# Are Tricep Pushdowns as Effective as Skull Crushers?



## the_general64 (Apr 13, 2006)

i usually do 4 sets of close grip bench presses followed by 4 sets of skull crushers. bur the skull crushers tear up my elbows and i always end uo throwing them out. can i sustitute the crushers w/ pushdowns or is there another excercise i could do instead of the crushers...


----------



## mike456 (Apr 13, 2006)

pushdowns are good


----------



## fufu (Apr 13, 2006)

pushdowns would be a good substitute IMO. Single handed db extentions are ok too. Or dips?


----------



## maxpro2 (Apr 13, 2006)

the_general64 said:
			
		

> i usually do 4 sets of close grip bench presses followed by 4 sets of skull crushers. bur the skull crushers tear up my elbows and i always end uo throwing them out. can i sustitute the crushers w/ pushdowns or is there another excercise i could do instead of the crushers...



If you are not doing dips, get on that shit immediately!

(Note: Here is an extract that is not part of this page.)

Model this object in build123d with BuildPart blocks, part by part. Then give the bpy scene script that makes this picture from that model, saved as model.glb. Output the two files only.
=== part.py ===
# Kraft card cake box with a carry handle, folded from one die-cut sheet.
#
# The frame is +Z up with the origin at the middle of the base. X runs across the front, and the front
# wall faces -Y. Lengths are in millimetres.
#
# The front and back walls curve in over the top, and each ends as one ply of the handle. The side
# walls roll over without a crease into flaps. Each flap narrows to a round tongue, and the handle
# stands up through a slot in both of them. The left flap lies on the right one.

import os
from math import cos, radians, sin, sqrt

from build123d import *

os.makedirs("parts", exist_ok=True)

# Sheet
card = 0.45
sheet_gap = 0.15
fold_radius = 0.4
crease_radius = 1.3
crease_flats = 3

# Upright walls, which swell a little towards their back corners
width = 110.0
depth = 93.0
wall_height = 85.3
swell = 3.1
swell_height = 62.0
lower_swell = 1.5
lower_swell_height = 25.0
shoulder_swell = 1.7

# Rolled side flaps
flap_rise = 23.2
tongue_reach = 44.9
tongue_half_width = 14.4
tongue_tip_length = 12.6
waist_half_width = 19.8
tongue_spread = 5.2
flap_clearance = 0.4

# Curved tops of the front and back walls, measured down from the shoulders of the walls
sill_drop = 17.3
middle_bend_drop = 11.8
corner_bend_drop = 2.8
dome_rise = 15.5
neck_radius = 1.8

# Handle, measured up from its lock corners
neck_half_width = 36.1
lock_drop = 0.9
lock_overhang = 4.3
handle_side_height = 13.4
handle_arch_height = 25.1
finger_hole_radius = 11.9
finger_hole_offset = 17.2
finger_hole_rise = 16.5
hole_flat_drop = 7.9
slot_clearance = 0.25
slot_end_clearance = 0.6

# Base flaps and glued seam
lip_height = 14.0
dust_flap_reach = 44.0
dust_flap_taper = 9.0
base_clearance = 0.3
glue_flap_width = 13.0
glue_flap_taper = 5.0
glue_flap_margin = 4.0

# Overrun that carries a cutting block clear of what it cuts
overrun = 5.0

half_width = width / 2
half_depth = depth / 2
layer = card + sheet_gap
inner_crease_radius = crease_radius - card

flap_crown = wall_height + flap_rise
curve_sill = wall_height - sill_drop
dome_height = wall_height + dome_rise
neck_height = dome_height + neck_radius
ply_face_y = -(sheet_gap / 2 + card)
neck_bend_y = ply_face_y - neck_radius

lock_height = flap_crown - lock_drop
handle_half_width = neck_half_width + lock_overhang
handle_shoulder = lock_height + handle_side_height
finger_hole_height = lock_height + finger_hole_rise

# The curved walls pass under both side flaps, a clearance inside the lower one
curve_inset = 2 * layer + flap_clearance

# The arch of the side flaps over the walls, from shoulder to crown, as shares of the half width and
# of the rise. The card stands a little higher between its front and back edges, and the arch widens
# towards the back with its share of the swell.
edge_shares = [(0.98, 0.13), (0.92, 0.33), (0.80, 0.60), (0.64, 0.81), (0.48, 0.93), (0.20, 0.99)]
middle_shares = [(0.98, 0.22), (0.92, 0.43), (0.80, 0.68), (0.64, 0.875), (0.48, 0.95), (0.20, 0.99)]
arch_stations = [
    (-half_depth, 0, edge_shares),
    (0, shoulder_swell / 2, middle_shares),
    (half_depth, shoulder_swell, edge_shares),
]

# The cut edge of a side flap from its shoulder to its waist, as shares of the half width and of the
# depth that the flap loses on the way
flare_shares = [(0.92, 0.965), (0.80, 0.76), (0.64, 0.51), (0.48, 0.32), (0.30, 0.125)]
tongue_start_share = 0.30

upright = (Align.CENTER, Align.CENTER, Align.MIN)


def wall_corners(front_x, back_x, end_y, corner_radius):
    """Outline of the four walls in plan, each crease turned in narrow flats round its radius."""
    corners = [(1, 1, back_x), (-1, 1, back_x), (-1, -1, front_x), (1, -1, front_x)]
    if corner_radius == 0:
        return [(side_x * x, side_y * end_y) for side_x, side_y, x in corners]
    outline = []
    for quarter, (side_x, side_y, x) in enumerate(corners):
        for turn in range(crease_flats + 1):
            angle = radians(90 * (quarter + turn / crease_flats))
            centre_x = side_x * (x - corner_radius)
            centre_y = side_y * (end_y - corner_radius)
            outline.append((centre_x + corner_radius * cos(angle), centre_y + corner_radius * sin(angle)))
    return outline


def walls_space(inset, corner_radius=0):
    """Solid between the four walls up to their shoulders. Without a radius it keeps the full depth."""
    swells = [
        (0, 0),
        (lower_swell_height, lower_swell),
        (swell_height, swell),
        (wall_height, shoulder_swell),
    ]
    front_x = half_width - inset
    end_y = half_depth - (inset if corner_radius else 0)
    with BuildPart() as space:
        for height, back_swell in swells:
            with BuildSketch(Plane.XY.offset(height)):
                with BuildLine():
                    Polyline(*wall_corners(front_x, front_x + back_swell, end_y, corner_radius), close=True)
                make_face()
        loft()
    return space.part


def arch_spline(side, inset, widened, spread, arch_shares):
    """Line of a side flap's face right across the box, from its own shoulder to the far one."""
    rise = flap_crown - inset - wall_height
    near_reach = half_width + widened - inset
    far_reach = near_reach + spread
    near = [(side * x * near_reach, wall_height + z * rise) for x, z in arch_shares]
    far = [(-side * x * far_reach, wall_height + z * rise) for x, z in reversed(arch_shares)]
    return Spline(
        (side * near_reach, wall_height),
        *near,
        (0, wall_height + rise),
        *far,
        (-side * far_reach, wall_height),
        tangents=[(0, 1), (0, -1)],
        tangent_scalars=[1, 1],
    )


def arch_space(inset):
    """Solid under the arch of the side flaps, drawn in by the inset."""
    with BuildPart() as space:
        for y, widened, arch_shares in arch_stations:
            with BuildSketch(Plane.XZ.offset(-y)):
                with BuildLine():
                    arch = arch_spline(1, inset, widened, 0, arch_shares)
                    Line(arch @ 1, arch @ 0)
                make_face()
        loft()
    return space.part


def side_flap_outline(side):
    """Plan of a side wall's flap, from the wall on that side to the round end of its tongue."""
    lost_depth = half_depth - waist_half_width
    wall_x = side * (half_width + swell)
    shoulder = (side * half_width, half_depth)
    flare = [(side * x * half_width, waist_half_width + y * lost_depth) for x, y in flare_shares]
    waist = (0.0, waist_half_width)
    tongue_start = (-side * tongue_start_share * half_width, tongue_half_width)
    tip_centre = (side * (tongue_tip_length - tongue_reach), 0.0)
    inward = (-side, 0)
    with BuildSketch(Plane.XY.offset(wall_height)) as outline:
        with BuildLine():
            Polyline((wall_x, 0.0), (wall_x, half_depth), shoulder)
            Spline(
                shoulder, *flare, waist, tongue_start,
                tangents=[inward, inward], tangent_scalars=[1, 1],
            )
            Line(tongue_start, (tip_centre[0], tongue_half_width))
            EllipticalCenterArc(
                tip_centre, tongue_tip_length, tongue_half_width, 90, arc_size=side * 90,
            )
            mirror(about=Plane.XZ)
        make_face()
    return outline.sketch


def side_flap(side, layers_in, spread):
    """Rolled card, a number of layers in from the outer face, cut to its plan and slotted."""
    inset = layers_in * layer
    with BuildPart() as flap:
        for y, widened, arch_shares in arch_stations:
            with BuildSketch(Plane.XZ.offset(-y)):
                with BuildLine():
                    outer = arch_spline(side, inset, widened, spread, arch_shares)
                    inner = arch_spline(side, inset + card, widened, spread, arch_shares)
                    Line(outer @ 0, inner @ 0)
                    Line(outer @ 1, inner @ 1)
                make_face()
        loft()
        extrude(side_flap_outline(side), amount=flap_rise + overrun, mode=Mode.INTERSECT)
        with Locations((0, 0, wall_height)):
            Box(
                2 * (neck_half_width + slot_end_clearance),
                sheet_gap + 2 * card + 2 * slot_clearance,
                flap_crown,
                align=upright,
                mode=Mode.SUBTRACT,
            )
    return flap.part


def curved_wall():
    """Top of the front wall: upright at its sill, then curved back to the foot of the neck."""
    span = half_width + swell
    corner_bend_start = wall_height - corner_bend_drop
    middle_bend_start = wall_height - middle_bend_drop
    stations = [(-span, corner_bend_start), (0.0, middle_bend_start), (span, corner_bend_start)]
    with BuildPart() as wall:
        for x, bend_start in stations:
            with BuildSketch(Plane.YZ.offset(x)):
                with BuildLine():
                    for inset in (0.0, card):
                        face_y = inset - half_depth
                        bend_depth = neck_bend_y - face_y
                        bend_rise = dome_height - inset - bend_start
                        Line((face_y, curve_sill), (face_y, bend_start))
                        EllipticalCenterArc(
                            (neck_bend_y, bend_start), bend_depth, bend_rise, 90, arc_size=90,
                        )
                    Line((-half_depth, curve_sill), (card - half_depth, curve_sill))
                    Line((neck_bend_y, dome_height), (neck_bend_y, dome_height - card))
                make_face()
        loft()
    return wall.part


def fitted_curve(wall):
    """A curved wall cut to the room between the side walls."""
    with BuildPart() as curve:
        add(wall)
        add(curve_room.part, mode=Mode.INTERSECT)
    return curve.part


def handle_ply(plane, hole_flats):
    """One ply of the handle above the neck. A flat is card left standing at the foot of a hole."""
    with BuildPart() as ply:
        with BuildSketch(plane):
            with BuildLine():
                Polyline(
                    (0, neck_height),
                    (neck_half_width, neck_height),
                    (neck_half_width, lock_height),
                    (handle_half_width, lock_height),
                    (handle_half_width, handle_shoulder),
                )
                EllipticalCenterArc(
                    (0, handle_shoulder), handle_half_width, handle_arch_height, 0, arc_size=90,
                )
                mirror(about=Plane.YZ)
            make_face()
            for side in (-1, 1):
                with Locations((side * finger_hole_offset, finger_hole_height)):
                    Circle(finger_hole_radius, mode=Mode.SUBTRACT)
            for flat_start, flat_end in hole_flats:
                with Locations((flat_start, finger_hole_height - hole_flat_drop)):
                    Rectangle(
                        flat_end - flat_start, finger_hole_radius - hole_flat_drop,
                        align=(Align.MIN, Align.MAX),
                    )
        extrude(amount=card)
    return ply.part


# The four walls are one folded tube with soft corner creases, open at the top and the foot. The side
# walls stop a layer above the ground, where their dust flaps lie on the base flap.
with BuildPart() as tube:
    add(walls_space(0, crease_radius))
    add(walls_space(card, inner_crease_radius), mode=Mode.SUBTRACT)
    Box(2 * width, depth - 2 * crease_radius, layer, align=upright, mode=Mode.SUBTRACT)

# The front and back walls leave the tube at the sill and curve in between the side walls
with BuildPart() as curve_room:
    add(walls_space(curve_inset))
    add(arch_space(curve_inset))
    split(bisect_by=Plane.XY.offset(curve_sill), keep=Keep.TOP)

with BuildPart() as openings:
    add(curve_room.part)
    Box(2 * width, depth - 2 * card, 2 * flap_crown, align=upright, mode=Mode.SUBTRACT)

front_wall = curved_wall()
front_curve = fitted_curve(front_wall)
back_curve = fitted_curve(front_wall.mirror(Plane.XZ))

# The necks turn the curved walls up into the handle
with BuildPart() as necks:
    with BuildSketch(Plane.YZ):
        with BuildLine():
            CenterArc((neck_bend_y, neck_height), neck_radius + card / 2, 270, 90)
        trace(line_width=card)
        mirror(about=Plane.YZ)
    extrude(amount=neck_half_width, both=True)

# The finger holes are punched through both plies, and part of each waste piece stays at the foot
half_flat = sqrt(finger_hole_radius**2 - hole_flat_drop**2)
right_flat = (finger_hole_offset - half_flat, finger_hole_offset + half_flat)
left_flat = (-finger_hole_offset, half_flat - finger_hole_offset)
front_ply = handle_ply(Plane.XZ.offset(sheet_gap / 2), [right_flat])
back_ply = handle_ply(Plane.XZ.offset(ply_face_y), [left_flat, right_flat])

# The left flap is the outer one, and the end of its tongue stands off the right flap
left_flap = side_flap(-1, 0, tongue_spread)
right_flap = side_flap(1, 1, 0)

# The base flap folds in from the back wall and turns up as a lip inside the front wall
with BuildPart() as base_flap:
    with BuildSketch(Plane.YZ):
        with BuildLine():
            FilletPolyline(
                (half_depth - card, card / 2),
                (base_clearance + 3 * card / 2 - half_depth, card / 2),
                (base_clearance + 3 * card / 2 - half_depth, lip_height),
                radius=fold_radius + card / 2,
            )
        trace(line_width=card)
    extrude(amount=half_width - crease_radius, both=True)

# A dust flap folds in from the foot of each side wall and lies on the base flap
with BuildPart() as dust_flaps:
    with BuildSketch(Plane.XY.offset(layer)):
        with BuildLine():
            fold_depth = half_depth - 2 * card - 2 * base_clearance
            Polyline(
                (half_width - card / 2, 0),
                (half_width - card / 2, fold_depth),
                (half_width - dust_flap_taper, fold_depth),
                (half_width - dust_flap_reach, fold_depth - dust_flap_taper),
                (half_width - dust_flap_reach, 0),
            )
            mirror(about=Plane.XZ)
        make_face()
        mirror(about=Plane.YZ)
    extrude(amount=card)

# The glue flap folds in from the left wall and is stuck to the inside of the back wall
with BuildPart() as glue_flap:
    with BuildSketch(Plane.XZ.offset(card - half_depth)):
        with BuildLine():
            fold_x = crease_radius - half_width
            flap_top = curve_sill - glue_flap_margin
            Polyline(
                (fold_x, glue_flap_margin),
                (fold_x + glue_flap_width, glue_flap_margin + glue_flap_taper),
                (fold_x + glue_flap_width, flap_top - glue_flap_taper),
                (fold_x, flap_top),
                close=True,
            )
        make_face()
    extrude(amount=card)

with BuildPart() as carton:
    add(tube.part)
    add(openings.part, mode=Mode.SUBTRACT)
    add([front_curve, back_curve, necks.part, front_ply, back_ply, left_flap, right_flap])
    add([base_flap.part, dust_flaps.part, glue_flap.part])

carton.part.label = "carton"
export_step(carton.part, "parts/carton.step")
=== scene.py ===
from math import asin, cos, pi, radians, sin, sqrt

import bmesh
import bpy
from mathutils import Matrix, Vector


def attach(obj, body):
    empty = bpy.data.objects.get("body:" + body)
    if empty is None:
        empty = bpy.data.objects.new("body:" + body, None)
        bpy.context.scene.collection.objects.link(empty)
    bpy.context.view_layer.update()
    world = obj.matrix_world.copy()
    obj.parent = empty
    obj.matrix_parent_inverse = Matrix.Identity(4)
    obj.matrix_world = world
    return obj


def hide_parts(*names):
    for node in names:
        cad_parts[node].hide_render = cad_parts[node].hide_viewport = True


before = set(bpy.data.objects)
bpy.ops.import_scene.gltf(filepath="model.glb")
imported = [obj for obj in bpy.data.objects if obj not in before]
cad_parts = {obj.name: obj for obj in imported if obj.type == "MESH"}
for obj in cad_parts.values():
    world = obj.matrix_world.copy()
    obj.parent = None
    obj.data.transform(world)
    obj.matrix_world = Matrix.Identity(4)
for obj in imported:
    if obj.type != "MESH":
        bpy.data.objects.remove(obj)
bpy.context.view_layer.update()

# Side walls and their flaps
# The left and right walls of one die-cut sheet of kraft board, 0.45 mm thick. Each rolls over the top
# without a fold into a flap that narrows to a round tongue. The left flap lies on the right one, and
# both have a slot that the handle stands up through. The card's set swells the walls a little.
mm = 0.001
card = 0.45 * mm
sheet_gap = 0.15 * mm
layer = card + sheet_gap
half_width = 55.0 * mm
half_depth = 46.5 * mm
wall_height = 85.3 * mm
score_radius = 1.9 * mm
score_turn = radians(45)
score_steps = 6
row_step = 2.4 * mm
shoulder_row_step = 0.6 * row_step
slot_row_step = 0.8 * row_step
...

I overhead tricep extensions are good too; not as good as dips though.


----------



## Tough Old Man (Apr 13, 2006)

I could build triceps jacking off as good as doing tricep pushdowns. NO to your ?


----------



## AKIRA (Apr 15, 2006)

the_general64 said:
			
		

> i usually do 4 sets of close grip bench presses followed by 4 sets of skull crushers. bur the skull crushers tear up my elbows and i always end uo throwing them out. can i sustitute the crushers w/ pushdowns or is there another excercise i could do instead of the crushers...




Pushdowns on a rope, straight bar, angled bar.  Or you can take the straight bar and turn your hands upside down to a supinated grip and make a pushdown into a kind of pull down.


----------